* What you should do *
Using the listing below, copy exactly the lines from the one containing "Turn this picture" to the one containing "const PITCH = 2", both lines included, and no others.

* Records for this exercise *
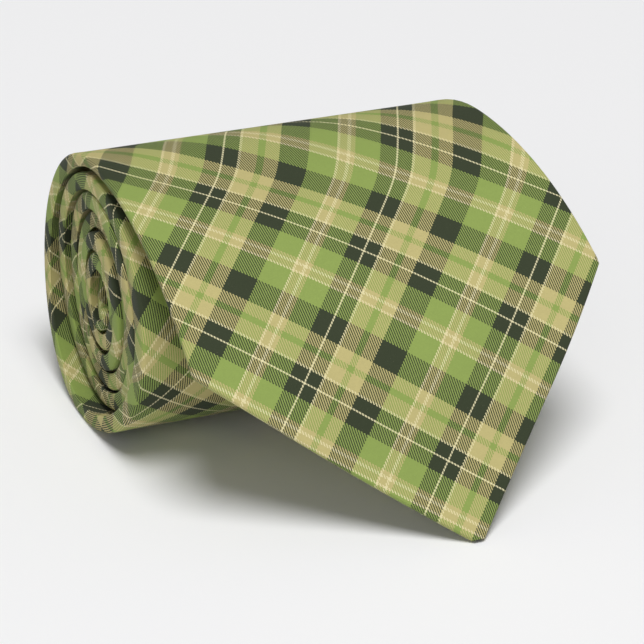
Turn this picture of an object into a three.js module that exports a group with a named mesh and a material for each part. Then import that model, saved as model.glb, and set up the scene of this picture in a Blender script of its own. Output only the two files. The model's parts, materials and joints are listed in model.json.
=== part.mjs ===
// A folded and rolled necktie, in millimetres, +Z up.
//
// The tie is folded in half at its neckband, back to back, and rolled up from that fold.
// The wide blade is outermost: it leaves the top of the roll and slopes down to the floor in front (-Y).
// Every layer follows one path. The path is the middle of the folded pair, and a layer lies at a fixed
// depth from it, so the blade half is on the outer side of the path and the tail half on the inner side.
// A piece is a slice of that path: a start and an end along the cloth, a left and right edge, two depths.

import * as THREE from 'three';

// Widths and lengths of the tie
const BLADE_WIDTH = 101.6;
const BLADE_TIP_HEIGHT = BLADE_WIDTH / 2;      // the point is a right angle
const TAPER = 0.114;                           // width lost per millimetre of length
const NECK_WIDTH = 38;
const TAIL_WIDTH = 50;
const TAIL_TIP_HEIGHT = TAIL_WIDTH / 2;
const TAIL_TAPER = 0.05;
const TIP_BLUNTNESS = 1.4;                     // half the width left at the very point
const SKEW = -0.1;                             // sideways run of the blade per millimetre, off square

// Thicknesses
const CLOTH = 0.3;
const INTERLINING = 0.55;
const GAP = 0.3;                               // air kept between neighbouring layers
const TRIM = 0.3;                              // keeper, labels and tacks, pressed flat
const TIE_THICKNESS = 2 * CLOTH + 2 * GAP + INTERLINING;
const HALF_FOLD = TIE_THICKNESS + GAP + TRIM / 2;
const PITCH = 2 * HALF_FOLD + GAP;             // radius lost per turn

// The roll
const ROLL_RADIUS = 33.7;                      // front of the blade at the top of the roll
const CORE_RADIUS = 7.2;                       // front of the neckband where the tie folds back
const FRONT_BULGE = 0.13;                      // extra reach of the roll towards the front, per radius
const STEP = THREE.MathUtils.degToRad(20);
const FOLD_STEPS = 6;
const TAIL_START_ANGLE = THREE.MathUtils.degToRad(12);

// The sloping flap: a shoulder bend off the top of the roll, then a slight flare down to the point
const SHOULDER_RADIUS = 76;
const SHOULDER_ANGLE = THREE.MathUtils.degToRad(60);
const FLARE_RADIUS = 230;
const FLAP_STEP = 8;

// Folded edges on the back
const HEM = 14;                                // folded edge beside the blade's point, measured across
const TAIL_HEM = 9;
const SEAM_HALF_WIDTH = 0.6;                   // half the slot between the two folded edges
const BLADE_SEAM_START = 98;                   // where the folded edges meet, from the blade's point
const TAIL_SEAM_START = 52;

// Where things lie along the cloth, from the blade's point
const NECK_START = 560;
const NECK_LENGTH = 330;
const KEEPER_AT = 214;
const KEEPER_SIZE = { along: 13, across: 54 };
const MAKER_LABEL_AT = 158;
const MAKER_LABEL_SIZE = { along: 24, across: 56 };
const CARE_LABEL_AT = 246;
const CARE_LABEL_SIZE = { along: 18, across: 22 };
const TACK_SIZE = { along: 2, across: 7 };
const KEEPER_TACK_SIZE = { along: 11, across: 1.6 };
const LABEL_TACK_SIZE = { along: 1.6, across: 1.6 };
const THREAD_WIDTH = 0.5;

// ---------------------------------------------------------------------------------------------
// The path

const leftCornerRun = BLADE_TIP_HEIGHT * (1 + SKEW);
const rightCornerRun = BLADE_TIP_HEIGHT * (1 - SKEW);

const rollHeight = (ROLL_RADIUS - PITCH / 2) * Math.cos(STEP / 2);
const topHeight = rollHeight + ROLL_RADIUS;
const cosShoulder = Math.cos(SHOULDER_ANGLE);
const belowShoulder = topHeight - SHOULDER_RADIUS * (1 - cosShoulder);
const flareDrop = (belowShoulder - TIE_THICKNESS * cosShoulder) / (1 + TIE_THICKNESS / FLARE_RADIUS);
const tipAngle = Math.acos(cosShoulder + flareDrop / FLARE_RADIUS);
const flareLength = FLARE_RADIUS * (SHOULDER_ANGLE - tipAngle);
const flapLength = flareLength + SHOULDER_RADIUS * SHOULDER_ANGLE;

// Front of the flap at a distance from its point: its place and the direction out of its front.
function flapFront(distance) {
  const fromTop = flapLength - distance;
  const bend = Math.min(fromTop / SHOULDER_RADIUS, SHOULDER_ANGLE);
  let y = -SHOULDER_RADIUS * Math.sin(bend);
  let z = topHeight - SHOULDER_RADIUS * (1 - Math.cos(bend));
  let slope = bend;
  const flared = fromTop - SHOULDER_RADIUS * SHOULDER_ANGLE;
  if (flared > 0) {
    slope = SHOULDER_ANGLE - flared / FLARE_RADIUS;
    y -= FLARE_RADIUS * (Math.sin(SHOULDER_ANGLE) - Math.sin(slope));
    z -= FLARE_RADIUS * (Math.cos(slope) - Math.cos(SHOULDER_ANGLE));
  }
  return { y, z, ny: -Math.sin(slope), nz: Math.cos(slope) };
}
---
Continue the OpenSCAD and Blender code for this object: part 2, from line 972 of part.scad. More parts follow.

* Response to this exercise *
Turn this picture of an object into a three.js module that exports a group with a named mesh and a material for each part. Then import that model, saved as model.glb, and set up the scene of this picture in a Blender script of its own. Output only the two files. The model's parts, materials and joints are listed in model.json.
=== part.mjs ===
// A folded and rolled necktie, in millimetres, +Z up.
//
// The tie is folded in half at its neckband, back to back, and rolled up from that fold.
// The wide blade is outermost: it leaves the top of the roll and slopes down to the floor in front (-Y).
// Every layer follows one path. The path is the middle of the folded pair, and a layer lies at a fixed
// depth from it, so the blade half is on the outer side of the path and the tail half on the inner side.
// A piece is a slice of that path: a start and an end along the cloth, a left and right edge, two depths.

import * as THREE from 'three';

// Widths and lengths of the tie
const BLADE_WIDTH = 101.6;
const BLADE_TIP_HEIGHT = BLADE_WIDTH / 2;      // the point is a right angle
const TAPER = 0.114;                           // width lost per millimetre of length
const NECK_WIDTH = 38;
const TAIL_WIDTH = 50;
const TAIL_TIP_HEIGHT = TAIL_WIDTH / 2;
const TAIL_TAPER = 0.05;
const TIP_BLUNTNESS = 1.4;                     // half the width left at the very point
const SKEW = -0.1;                             // sideways run of the blade per millimetre, off square

// Thicknesses
const CLOTH = 0.3;
const INTERLINING = 0.55;
const GAP = 0.3;                               // air kept between neighbouring layers
const TRIM = 0.3;                              // keeper, labels and tacks, pressed flat
const TIE_THICKNESS = 2 * CLOTH + 2 * GAP + INTERLINING;
const HALF_FOLD = TIE_THICKNESS + GAP + TRIM / 2;
const PITCH = 2 * HALF_FOLD + GAP;             // radius lost per turn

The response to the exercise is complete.